### [GIVEN DATA]
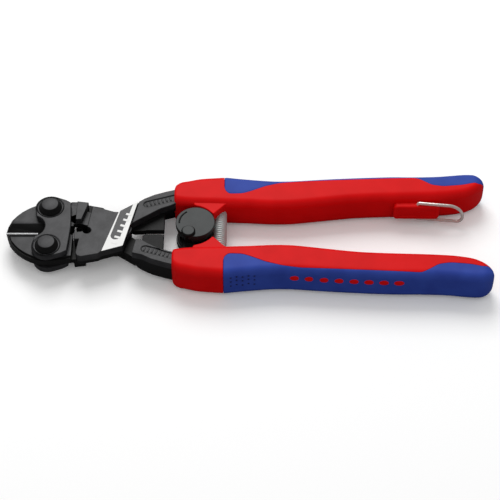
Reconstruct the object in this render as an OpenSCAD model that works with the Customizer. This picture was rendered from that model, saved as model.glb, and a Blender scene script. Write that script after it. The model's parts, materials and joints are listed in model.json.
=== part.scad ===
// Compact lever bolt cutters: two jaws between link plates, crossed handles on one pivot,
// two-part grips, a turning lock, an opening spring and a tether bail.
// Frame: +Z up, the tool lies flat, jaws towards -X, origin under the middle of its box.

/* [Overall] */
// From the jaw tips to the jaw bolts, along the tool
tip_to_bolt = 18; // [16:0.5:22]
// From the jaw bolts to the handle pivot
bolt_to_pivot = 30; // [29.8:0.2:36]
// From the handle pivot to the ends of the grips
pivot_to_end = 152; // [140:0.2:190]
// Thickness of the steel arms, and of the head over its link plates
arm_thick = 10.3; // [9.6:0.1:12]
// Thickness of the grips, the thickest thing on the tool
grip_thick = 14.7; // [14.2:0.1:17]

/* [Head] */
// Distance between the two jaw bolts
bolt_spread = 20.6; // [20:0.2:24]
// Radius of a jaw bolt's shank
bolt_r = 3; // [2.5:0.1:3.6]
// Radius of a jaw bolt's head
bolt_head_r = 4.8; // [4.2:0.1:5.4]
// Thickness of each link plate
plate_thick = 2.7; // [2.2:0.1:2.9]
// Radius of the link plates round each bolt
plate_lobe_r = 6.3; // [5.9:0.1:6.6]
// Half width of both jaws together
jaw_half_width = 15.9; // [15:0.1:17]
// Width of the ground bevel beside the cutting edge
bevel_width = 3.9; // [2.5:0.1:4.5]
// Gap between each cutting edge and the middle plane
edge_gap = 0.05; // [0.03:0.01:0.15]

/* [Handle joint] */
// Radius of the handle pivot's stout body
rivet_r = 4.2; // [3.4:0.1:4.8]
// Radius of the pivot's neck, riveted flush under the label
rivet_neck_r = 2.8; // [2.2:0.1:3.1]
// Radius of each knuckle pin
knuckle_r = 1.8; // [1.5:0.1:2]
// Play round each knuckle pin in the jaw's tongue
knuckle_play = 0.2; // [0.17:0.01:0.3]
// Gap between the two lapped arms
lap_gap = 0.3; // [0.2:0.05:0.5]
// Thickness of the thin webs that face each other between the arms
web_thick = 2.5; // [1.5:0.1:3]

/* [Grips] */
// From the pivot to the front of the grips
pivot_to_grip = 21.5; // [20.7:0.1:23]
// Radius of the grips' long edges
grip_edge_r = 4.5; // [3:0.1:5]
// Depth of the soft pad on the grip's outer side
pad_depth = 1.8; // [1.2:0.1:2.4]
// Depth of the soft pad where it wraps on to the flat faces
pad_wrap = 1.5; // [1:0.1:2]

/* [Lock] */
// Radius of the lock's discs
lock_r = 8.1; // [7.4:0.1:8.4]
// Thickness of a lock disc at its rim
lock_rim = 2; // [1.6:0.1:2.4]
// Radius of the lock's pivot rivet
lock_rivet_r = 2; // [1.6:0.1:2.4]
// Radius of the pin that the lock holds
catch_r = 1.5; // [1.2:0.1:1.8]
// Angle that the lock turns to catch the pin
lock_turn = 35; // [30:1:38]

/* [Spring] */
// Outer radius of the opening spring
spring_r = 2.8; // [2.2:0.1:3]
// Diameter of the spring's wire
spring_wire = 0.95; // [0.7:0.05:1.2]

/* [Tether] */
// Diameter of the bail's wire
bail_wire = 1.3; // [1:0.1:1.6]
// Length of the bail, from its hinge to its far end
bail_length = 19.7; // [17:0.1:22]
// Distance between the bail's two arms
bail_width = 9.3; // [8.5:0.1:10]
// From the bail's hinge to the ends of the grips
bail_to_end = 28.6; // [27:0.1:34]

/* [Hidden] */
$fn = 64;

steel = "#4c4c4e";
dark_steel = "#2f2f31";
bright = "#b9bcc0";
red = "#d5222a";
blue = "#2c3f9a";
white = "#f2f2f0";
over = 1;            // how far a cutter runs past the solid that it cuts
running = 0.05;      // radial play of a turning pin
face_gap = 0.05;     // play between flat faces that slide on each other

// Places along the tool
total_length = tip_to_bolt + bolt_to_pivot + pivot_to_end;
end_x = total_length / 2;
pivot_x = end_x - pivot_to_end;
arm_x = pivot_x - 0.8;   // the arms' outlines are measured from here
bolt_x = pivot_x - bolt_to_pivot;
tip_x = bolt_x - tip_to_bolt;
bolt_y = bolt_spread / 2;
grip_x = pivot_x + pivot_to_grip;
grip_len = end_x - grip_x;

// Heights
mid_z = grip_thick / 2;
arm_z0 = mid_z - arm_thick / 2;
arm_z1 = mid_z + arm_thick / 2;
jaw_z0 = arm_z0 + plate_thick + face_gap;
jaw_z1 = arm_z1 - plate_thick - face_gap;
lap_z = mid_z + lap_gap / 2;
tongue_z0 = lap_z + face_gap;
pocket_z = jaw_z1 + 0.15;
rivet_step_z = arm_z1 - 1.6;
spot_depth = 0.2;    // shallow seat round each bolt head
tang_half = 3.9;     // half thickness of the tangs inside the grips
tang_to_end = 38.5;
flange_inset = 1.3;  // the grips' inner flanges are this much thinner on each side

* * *

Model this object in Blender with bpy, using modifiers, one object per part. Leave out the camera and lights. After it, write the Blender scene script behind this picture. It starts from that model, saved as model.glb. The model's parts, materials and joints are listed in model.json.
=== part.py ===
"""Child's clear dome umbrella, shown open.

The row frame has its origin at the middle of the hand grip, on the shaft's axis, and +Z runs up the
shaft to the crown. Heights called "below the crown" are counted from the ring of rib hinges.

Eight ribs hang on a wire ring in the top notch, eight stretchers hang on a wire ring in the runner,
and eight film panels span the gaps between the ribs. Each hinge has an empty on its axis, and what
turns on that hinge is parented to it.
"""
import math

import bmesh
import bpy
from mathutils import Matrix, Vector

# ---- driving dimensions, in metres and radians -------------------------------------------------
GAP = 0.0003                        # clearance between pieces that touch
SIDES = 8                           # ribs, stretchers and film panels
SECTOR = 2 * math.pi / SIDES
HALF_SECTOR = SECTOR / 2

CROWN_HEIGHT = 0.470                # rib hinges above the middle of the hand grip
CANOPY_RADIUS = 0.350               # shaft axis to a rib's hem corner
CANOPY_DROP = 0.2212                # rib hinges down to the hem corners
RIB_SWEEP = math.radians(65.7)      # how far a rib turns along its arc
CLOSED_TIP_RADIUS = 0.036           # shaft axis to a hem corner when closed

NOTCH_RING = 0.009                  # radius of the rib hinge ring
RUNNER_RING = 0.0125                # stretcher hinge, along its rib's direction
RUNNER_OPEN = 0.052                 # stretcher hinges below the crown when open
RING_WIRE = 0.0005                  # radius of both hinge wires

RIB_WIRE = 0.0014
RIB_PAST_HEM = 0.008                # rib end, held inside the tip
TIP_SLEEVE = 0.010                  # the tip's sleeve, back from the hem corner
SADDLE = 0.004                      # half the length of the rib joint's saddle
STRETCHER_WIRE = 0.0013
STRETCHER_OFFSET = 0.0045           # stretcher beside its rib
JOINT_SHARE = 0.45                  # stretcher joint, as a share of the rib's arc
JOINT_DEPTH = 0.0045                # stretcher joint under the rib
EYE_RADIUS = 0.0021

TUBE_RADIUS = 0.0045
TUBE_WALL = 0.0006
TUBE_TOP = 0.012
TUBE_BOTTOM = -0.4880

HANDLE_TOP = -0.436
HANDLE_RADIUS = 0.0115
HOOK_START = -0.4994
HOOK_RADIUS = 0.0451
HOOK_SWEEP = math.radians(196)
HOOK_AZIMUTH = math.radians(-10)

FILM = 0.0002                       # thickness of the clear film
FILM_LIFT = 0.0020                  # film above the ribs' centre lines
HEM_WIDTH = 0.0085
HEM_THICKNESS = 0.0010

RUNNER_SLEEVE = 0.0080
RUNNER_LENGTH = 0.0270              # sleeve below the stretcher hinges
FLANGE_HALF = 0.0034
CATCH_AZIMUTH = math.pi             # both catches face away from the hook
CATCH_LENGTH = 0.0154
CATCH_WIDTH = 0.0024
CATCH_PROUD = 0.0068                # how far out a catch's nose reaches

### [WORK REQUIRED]
Of the lines above, retype only those from the line containing "Reconstruct the object" through the line containing "of its box.", including both, exactly.

### [ANSWER TO THE PROBLEM]
Reconstruct the object in this render as an OpenSCAD model that works with the Customizer. This picture was rendered from that model, saved as model.glb, and a Blender scene script. Write that script after it. The model's parts, materials and joints are listed in model.json.
=== part.scad ===
// Compact lever bolt cutters: two jaws between link plates, crossed handles on one pivot,
// two-part grips, a turning lock, an opening spring and a tether bail.
// Frame: +Z up, the tool lies flat, jaws towards -X, origin under the middle of its box.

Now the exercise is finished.